◆ **Task**
Line by line, reproduce exactly the beginning of the listing below, ending with the line that contains "plate_length = 133.7" and adding nothing.

____

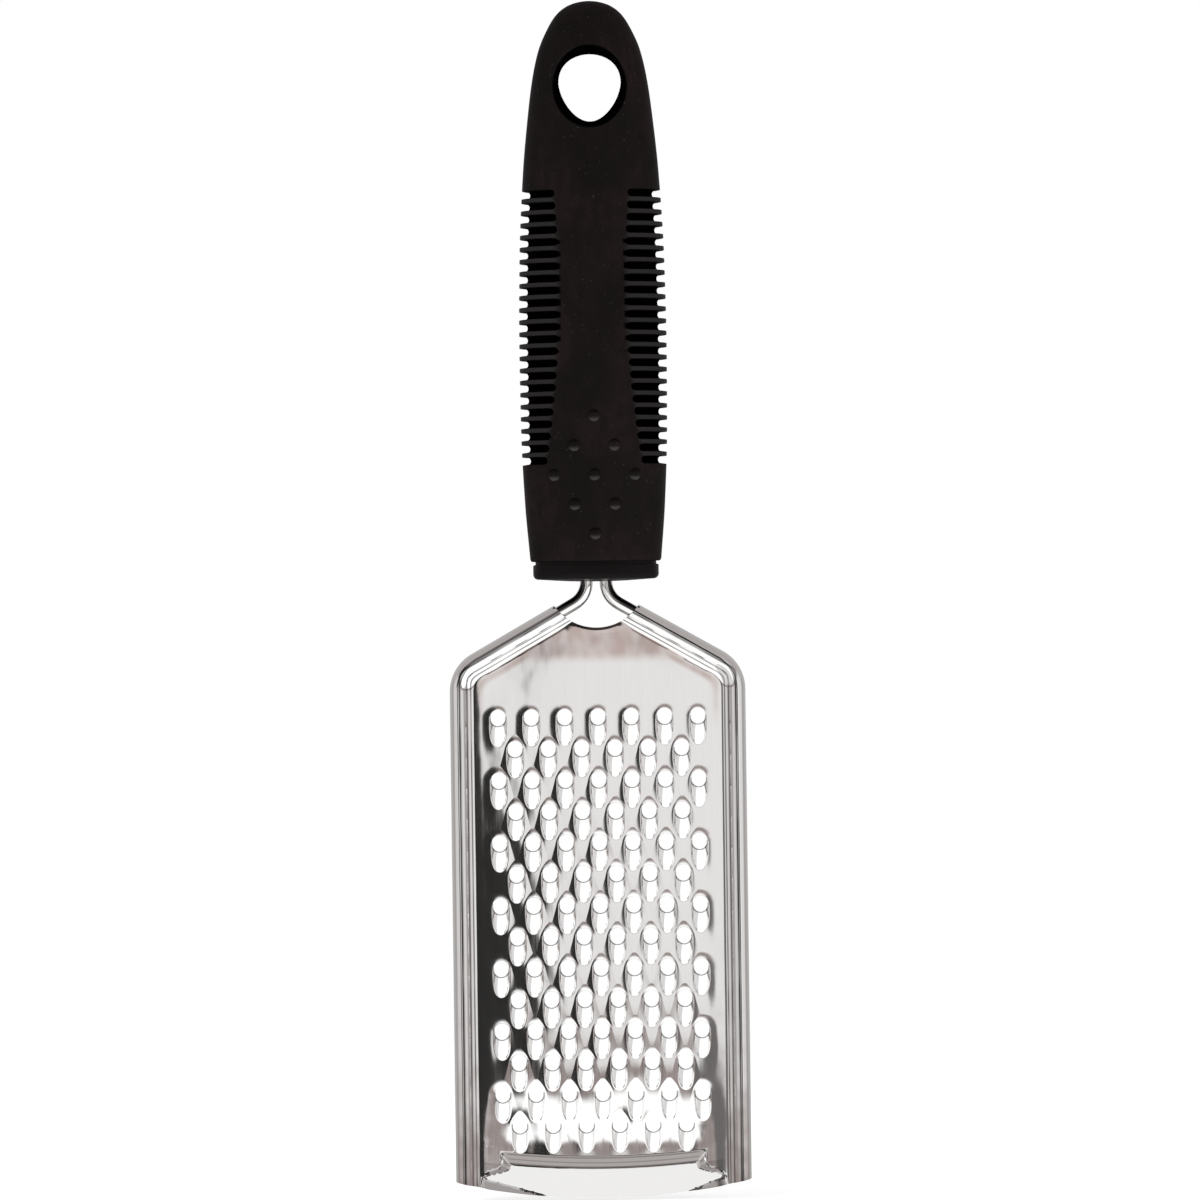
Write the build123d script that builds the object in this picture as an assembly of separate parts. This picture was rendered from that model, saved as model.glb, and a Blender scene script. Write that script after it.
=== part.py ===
from build123d import *
import math
import os

# A paddle-shaped hand grater: a stainless sheet with raised scoop teeth, carried on two bright wires, with
# a soft black handle that hangs from an egg-shaped hole.
# Millimetres and degrees. The part stands upright: +Z runs from the plate up to the handle's tip, +X to
# the right and -Y to the front, where the teeth stand out. The origin is the middle of the hanging hole.

os.makedirs("parts", exist_ok=True)

# One overrun for every cut, and the play of a pushed fit
overrun = 4.0
fit_play = 0.05

# Sheet and wire
sheet = 0.5
wire_radius = 1.5

# Lengths down the part, from the handle's tip to the plate's end
tip_above_hole = 20.4
grip_length = 131.2
collar_gap = 0.7
collar_height = 4.0
neck_window = 10.8
plate_length = 133.7

# Handle: an oval of four arcs, drawn in towards both ends
grip_width = 34.4
grip_depth = 22.0
grip_side_radius = 9.0
grip_end_chamfer = 0.5

# The dome's radius as a share of the handle's half width
dome_share = 0.657

# How far down the handle, and how far the oval is drawn in there, as shares of its length and half width
draw_in_shares = [
    (0.140, 0.218),
    (0.235, 0.125),
    (0.337, 0.055),
    (0.465, 0.000),
    (0.765, 0.000),
    (0.895, 0.045),
    (1.000, 0.109),
]

# Hanging hole: two circles and the straight flanks that touch both
hole_top_radius = 7.15
hole_top_rise = 1.2
hole_foot_radius = 5.15
hole_foot_drop = 2.95

# Finger grooves: shallow where they start beside the palm strip, deepest at the handle's side
groove_count = 23
groove_pitch = 2.83
groove_width = 1.8
groove_depth = 2.0
groove_end_depth = 1.0
groove_side_flat = 8.0
first_groove_drop = 25.0
palm_half_width = 7.85
palm_waist_drop = 46.0
palm_arc_radius = 267.0

# Thumb dots, in a diamond
dot_radius = 1.4
dot_sides = 10
dot_draft = 25.0
dot_height = 0.7
dot_pitch = 9.3
dot_row_pitch = 6.85
dot_diamond_drop = 90.6
dot_row_counts = [1, 2, 3, 2, 1]

# Hard core inside the soft sleeve, and its bare neck in the gap over the collar
core_width = 25.0
core_depth = 13.0
core_side_radius = 5.5
core_top_below_hole = 14.0

# End collar and its spigot in the core
collar_width = 29.4
collar_depth = 17.4
collar_side_radius = 7.2
collar_chamfer = 1.2
spigot_width = 15.0
spigot_depth = 8.0
spigot_length = 6.0

# Wires
tang_spacing = 4.6
tang_length = 68.0
neck_straight = 0.1
neck_bend_radius = 5.9
shoulder_angle = 29.7
corner_bend_radius = 8.0
wire_stop = 8.3

# Plate and its hems
plate_width = 69.2
hem_blend_radius = 3.0
hem_end_angle = 15.0
neck_arc_radius = 12.0
foot_arc_radius = 140.0

# Teeth: each is a leaning scoop with its open mouth towards the handle
tooth_rows = 14
long_row_count = 7
tooth_pitch = 7.8
tooth_row_pitch = 7.34
first_row_drop = 20.9
tooth_radius = 2.1
tooth_wall = 0.34
tooth_reach = 6.7
mouth_lean = 57.0
tooth_sides = 8

# Pressed ridge with its sloping lip at the plate's end
ridge_rise = 9.7
ridge_height = 2.3
ridge_flank = 2.2
ridge_arc_radius = 195.0
ridge_half_length = 21.6
ridge_end_draft = 2.0
lip_run_out = 0.9

# The dome, and levels down the part
dome_radius = dome_share * grip_width / 2
tip_z = tip_above_hole
grip_end_z = tip_z - grip_length
collar_top_z = grip_end_z - collar_gap
collar_end_z = collar_top_z - collar_height
plate_top_z = collar_end_z - neck_window
plate_end_z = plate_top_z - plate_length

# Hem, leg and bend places that follow from the sizes above
hem_bore = wire_radius + fit_play
hem_radius = hem_bore + sheet
leg_x = plate_width / 2 - hem_radius
shoulder_slope = math.tan(math.radians(shoulder_angle))
half_bend = math.radians(90 - shoulder_angle) / 2
neck_corner_z = collar_end_z - neck_straight - neck_bend_radius * math.tan(half_bend)
shoulder_corner_z = neck_corner_z - (leg_x - tang_spacing / 2) * shoulder_slope
sheet_face_y = -sheet / 2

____

◆ **Result**
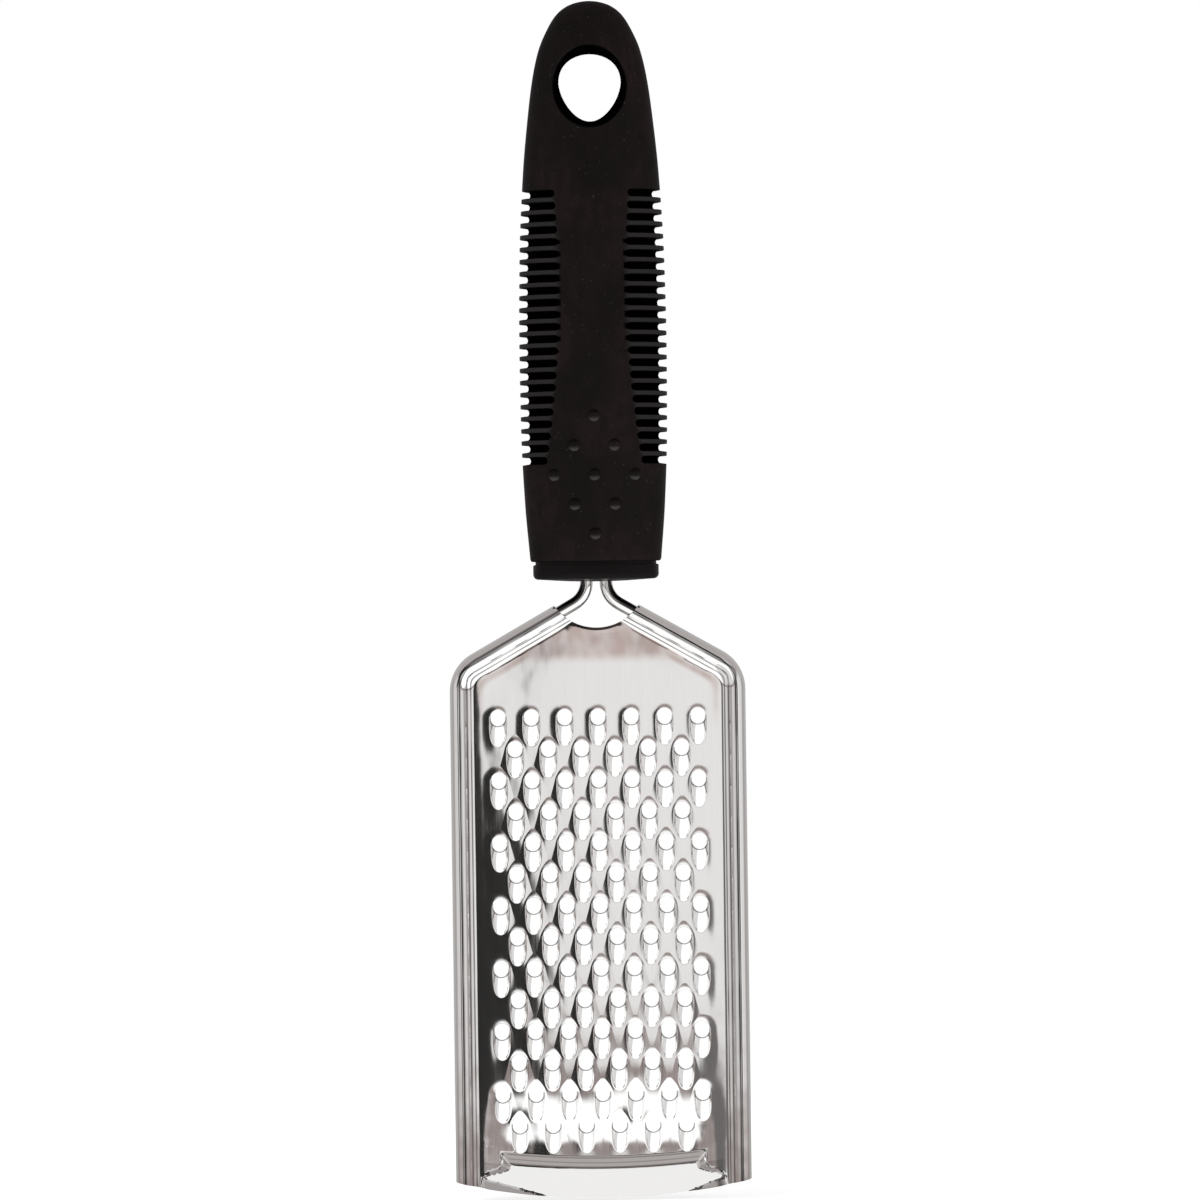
Write the build123d script that builds the object in this picture as an assembly of separate parts. This picture was rendered from that model, saved as model.glb, and a Blender scene script. Write that script after it.
=== part.py ===
from build123d import *
import math
import os

# A paddle-shaped hand grater: a stainless sheet with raised scoop teeth, carried on two bright wires, with
# a soft black handle that hangs from an egg-shaped hole.
# Millimetres and degrees. The part stands upright: +Z runs from the plate up to the handle's tip, +X to
# the right and -Y to the front, where the teeth stand out. The origin is the middle of the hanging hole.

os.makedirs("parts", exist_ok=True)

# One overrun for every cut, and the play of a pushed fit
overrun = 4.0
fit_play = 0.05

# Sheet and wire
sheet = 0.5
wire_radius = 1.5

# Lengths down the part, from the handle's tip to the plate's end
tip_above_hole = 20.4
grip_length = 131.2
collar_gap = 0.7
collar_height = 4.0
neck_window = 10.8
plate_length = 133.7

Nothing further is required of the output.